Sometimes I still can’t believe this is all happening and we have to endure so much to have a family but I’m sure it will all be worth it one day. I’ve asked my parents to get tested for the chromosomal translocation that I have. They’ve both agreed to do it but just may take some time. My mom doesn’t have a doctor she goes to regularly so she just needs to find a place she likes and get an appointment. My dad is doing some blood work for his diabetes this month anyways so hopefully he can get tested at the same time. There’s no real medical reason for them to get tested other than it might complete part of my puzzle — I think it would answer if I became this way because one of them carried these genetics or it just happened (which they call de novo). I would just like to know either way.
-H
Unique
Posted by genescramble in balanced translocation, blood choromosome analysis, genes, genetics, insurance, karyotype, parents, translocation, Unique on September 11, 2011
Back in June I had a bunch of blood tests to find out why I was miscarrying. Everything came back normal except for the Blood Chromosome Analysis, which is how I found out I have this Balanced Translocation. Over the past few days I joined a group online called Unique. I wrote a staff member there with my name, address, email, etc. and explained that I have a three-way translocation. Beverly got back to me by the next morning and had added me to the group and asked for more details on how I found out about this and what my exact karyotype is. I got out all my paperwork last night and wrote her back with it and all the testing they did to get this. This is my karyotype with all the breakpoints:
46, XX, der(1) t(1;21;3) (q12;q11.2;q12), der(3) rea(3) (?p26) t(1;21;3), der(21)t (1;21;3)
It really just looks like a bunch of gobbledygook to me so I spent last night on Unique’s website trying to figure this all out. At the bottom of this page is a list of information describing what some of this means. I tried to decipher it but it’s still another language to me and I really don’t get it all.

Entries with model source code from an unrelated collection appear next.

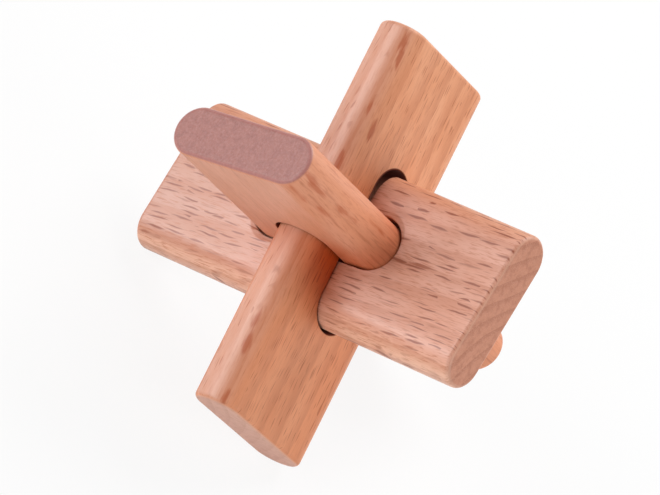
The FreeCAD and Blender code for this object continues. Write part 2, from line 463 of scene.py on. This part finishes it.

    # The end grain: rings and a mottle of cut fibres, and a painted highlight: a lighter rim where
    # the end is eased.
    grid_range, blotch_range, rim_facing = (0.42, 0.68), (0.4, 0.75), (0.9, 0.99)
    mottle = look["end_mottle"]
    grid = noise(
        along=0.4, across=look["end_fineness"], seed=(9.0, 2.0, 5.0), detail=3.0, rough=0.75
    )
    blotch = noise(along=0.2, across=0.7, seed=(1.0, 6.0, 3.0), detail=3.0, rough=0.6)
    cut = mix(late * late * look["end_rings"], look["end"], look["end_late"])
    cut = mix(grid.between(*grid_range) * mottle, cut, look["end_light"])
    cut = mix(blotch.between(*blotch_range) * mottle, cut, look["end_late"])
    rim = 1.0 - end_on.between(*rim_facing)
    cut = mix(rim * look["end_rim_highlight_strength"], cut, look["end_rim_highlight"])
    colour = mix(end, colour, cut)

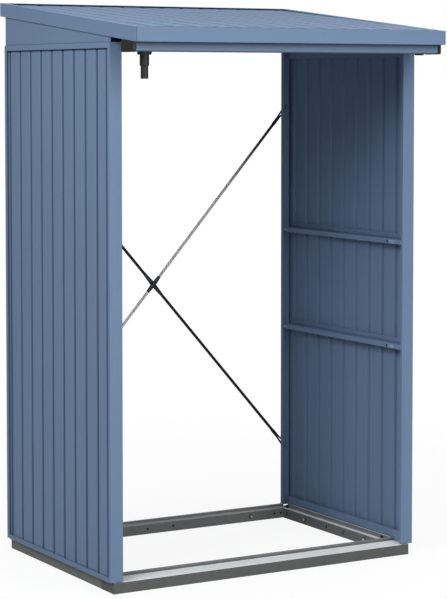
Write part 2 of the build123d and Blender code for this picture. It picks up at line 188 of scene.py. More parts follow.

I also asked my parents over email last night if they would get tested because my paperwork recommended that I have my first tier family members get checked. We’ll see if they go for it and since my brother was adopted 5 years earlier than I was born they are the only people I can ask. It could be a lot of money for them to get tested and I’m not sure if their insurance would cover it, but it would be great to get more answers and see if they passed this on to me or if it just happened when I was created. I’m also interested to see if it could have been my dad because he had lymphoma 6 years ago and sometimes translocations can cause that.
When I got up this morning I had a new email from Beverly saying that she thinks my karyotype is “Unique”. She is going to do some research and get back to me soon. It’s pretty crazy to think of all the people in the world and I may be the only one with this particular genetic makeup.